25 February

Update: Eh K Pru’s “Shadow Day” We Are Getting Closer

by Jon Katz

Thursday, Eh K Pru Shee Wah, a gifted 13-year-old refugee child from Myanmar, will soon go to the Albany Academy for a “shadow  day,” during which she will follow another student around for a day and figure out of this is where she wants to go to school for the next four years.

Except for the parent’s statement, her application to the Academy is finished (thank you Kathy Saso, the middle-school teacher who is working so hard to help her) and will be sent shortly to the school.

We are still awaiting her acceptance to the school, and also the financial details of her scholarship, should she decide to go, and the school admit her.

Eh K Pru is the first student in a new program I am working on to create to admit gifted refugee students to private schools in the Albany area.  The Albany Academy was the first school to respond to my queries. No refugee organization in th area was interested in helping, or would even speak to me about it.

So I decided to break out on my own.

I think it’s better that way, less red tape and politics.

I am also working together with a senior at the Academy named Alex Boggess, a gifted photographer whose senior project is raising money to help refugee children gain access to the best available education.
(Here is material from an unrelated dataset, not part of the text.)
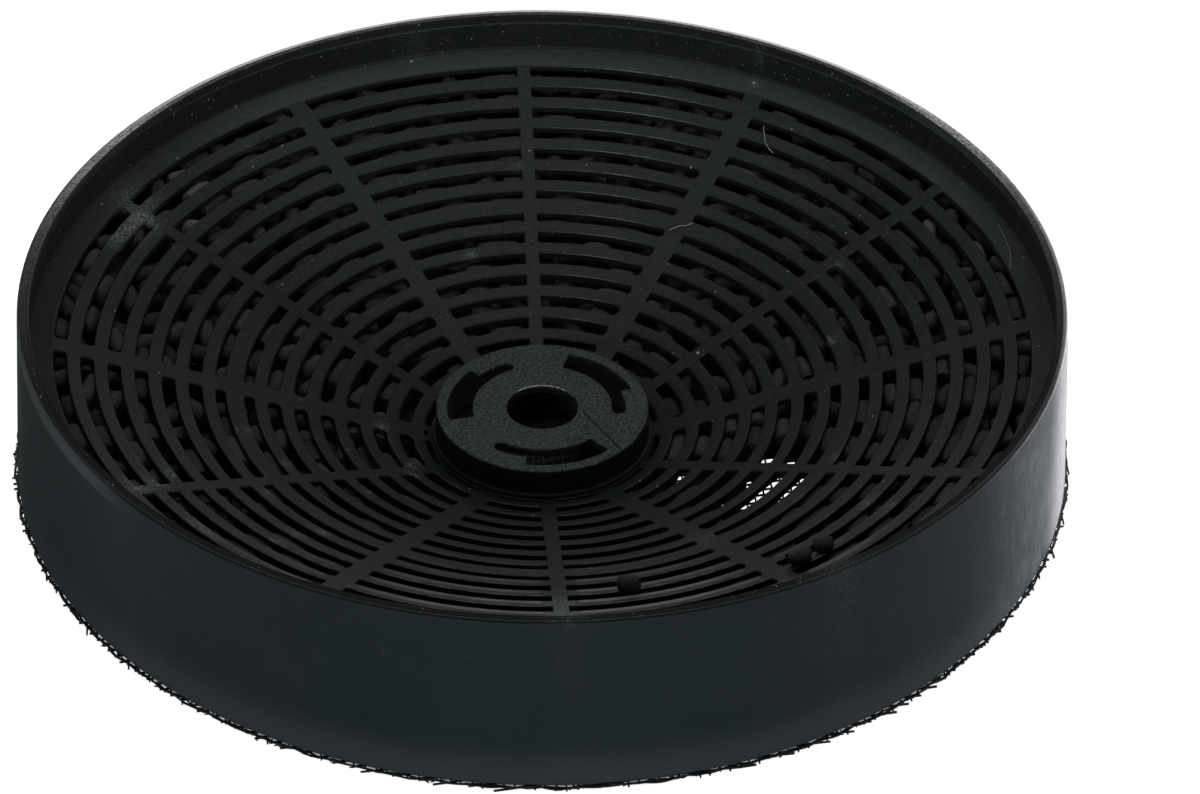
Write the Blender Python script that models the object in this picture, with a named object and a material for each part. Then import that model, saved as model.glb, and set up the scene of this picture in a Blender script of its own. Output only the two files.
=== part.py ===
"""Cooker hood carbon filter: a dished, slotted housing moulded in one piece with a bayonet hub,
a diamond net welded under it, and the loose activated carbon that the two hold between them.

Metres, +Z up. The origin is on the hub's axis at the level that the filter stands on, net down.
"""

import math
import random

import bmesh
import bpy
from mathutils import Matrix, Vector

# Outer wall and rim: the foot stands out beyond the rim by the wall's draft
rim_diameter = 0.2100
wall_draft = 0.0018
housing_height = 0.0380
wall_thickness = 0.0024
rim_round = 0.0008
rim_round_steps = 3
wall_steps = 72

# Dished grille: its outer edge lies this far under the rim, and it falls towards the hub
grille_recess = 0.0088
dish_angle = math.radians(18.25)
grille_thickness = 0.0015

# Spokes are wide and narrow by turns, with a wide one at +X
spoke_count = 12
wide_spoke = 0.0044
narrow_spoke = 0.0031

# Slot rows, counted from the wall inwards, with one wide band among them
margin_width = 0.0047
slot_width = 0.0026
land_width = 0.0027
band_width = 0.0038
outer_rows = 7
inner_rows = 8
outer_slot_steps = 4
inner_slot_steps = 3

# Hub: a cup that is open below, with a low collar where the grille meets it
hub_diameter = 0.0434
hub_depth = 0.0290
hub_wall = 0.0018
hub_disc = 0.0018
hub_edge_round = 0.0004
collar_width = 0.0008
collar_height = 0.0007
bore_diameter = 0.0146
hub_steps = 36

# Bayonet keyholes through the hub's disc: a wide mouth, then a narrow track
keyhole_count = 3
keyhole_inner_radius = 0.0142
mouth_outer_radius = 0.0194
track_outer_radius = 0.0170
mouth_start = math.radians(137.0)
mouth_angle = math.radians(54.0)
track_angle = math.radians(27.0)
mouth_steps = 5
track_steps = 3
track_end_steps = 4
keyhole_inner_steps = 7

# Net under the base
net_thickness = 0.0005
net_overhang = 0.0010
net_fray = 0.0006
net_fray_turn = 1.7
net_cell = 0.0300
net_bar = 0.0022
net_hem = 0.0050
net_steps = 72
net_least_share = 1 / 3

# Activated carbon
pellet_diameter = 0.0040
pellet_length = 0.0062
pellet_least_share = 0.7
pellet_taper = 0.94
pellet_end_slant = 0.25
pellet_sides = 8
pellet_count = 42
pellet_tries = 4000
bed_top_roughness = 0.0009
bed_steps = 32
bed_rings = 7
bed_least_depth = 0.0010

# Pellets that stand out under the slots, and those lying on the grille: how far in from the
# wall, and at which angle
plain_pellets = [
    (0.0124, 132.4),
    (0.0070, 45.1),
    (0.0057, 40.4),
    (0.0077, 28.9),
    (0.0086, 22.7),
    (0.0604, 103.6),
    (0.0060, 150.8),
    (0.0281, 57.4),
]
loose_pellets = [(0.0279, -79.5), (0.0193, -56.3), (0.0190, -51.2)]

# Where carbon has been lost, so that the net shows through the grille
gap_radius = 0.0520
gap_angle = math.radians(-29.0)
gap_length = 0.0400
gap_width = 0.0190
gap_steps = 20

# Clearance between pieces that touch
seat = 0.0003

# Places and heights that follow from the sizes above
base_z = net_thickness + seat
rim_z = base_z + housing_height
rim_radius = rim_diameter / 2
base_radius = rim_radius + wall_draft
hub_radius = hub_diameter / 2
hub_top_z = rim_z - hub_depth
collar_radius = hub_radius + collar_width
fall = math.tan(dish_angle)
slot_pitch = slot_width + land_width

# The grille's sheet runs this far into the walls that carry it
sheet_bite = 0.0007


def wall_outer(z):
    """Outer radius of the drafted wall at a height."""
    return base_radius + (rim_radius - base_radius) * (z - base_z) / housing_height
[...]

Once we know precisely what the school will offer, if it gets that far – I think it will be approximately $21,000 for four years – we will figure out what we need and work together to raise the difference. There could also be a school donation or gofundme page, we are considering all of our options.

I’ve contacted several other private schools – and spoken with many teachers – and they are interested in pursuing this idea.

The school would like us to help raise the shortfall for four years in advance, if possible, so that Eh K Pru’s tuition  security up to college will be guaranteed. There are several potential donors in the school family that will help,  and Alex and I will use our blogs to raise whatever money we can.

Any contributions or donations would go to the school directly, not to me.

I am very optimistic that this can and will happen. I hope some donors in the school community will step up also.

This is all still being negotiated, and I am pushing hard for the school to commit as much money as possible. They seem very sincere to me about making their school more diverse and rewarding a gifted student like Eh K Pru, who is a very impressive young woman.

This could have an enormous impact on Eh K Pru’s life, and it is very much in the direction I would like to move in order to keep up my support for the refugees in a practical and focused away. I want to make the money we raise count in a visible and measurable way.

Kathy Sosa, Eh K Pru’s very wonderful and dedicated teacher, is an inspiration. She is already talking about some of her other refugee students who are worthy of a program like this and would benefit from it.

I am very excited about this idea.

Eh K Pru is an amazing person. Teacher Kathy Saso says she would thrive in a private school environment.

She spent 10 years in a U.N. refugee camp and has only been in the United States for several years. She is remarkably poised, well spoken, a class leader and an honors student at the Hackett Middle School in Albany.

I hope she likes the school and I am fairly certain they will like her. I hope she is the first of a number of gifted refugee students. So I will keep everyone posted, there is no fund-raising at the moment, I think Alex and I can work well together, he has been raising money for this idea all year.